Seeing absolute determination to enter detox in one I've come to love is a joyful moment.
Recovery from addiction doesn't just happen.  It's not like physical trauma where something horrible happens and the victim goes to the emergency room and begins immediate treatment.  Recovery from addiction begins when the addicted person decides within them self that it is time to begin the process.  Once that point has come, the person will probably have to stay in their homeless community for a few days while a bed can be found, insurance can be approved and transportation can be arranged. 

Between the moment that the person decides to begin recovery and the time they get to that available bed, they must continue to consume their medicine.  That means they will continue to stand in streets with their 'hungry' sign or walk the streets waiting for a 'date.'  Sadly, for many, during that delay of days, determination withers like a flower that's not been watered and the person stays in their lifestyle maybe to be re-determined some time later.  Between determination and re-determination, hunger signs and dates and the very real potential for overdose continues to be a part of everyday life. 

For at least four months, "Bob" has been showing determination growing within his spirit as evidenced by our lengthy conversations.  Yesterday, Bob's determination bloomed into action.  We talked about one option for detox and recovery that really appealed to him.  Anna is working on the details.  If all goes as we pray it will, Bob will be leaving the streets of Kensington and moving into his new life early next week.  Between now and then, he continues life on the street with his 'hungry' sign and his medicine.

Jesus Calling       

As all of this was calming down, I drove around the block to the bridge community on Frankford Avenue to visit everyone and to find "Diane", the one person who I knew would really appreciate this book.  While I had a nice visit with folks, she was not there.  Diane is a charming devout Roman Catholic who loves our LORD, is fully addicted, who supports that addiction through 'dating' and who has very openly shared with me the conflict within her soul concerning those opposing aspects of her life. 

I decided to drive around the block back to Emerald City to see if I could find Diane.  "Dear LORD, if she's the one who should have this book, please help me find her."  The light was green on Lehigh Avenue as I rounded the bend to turn onto Emerald.  Diane was walking on the sidewalk of Emerald and turning onto Lehigh.  We caught each other's eye.  I pulled over to the side of the road as I motioned to her to come over for a moment.  I met her on the street behind my Uplander.  We hugged each other as I told her I had a book for her from a woman at Urban Hope.  She saw the title: Jesus Calling, and began to cry.  She said "Oh, Thank you so much, Chris."  She apologized for needing to leave so quickly, turned and continued to walk down the sidewalk with a man. 
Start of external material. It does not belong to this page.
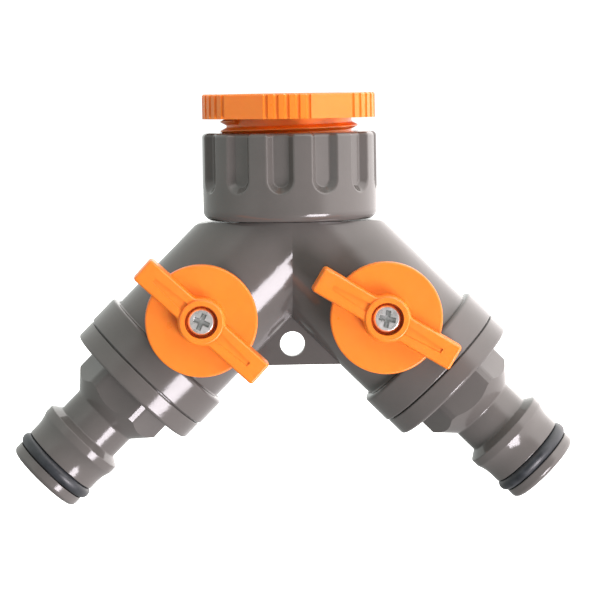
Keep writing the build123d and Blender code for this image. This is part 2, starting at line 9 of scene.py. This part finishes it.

Through Relational Ministry yesterday, I had the privilege to sit with a woman in serious medical trouble and realize another woman's healthy weight gain and appreciate the changes in her overall demeanor.  I had the privilege of guiding a man into a possible detox experience and hand a sister in Christ a Christian book that she accepted with tears as she departed with a man. 

I'm Loving This! 

[1] When I mention loving these people, I'm not being weird or inappropriate.  I simply mean this: I've come to love all of these people in the Name of Jesus.
[2] When I went to check her pulse at her wrist, I had to move to one side, the bracelet that I gave her the week before.  On that bracelet is the phone number for 1-800-RECOVERY  which is the number for Recovery Centers of America.  These words are also on it: "This bracelet could save a life."
[3] Addiction is a crossbreed of an illness that sends people to do time behind bars.  It's a rare form of illness that causes people to commit crimes to financially support it that lands them in jail.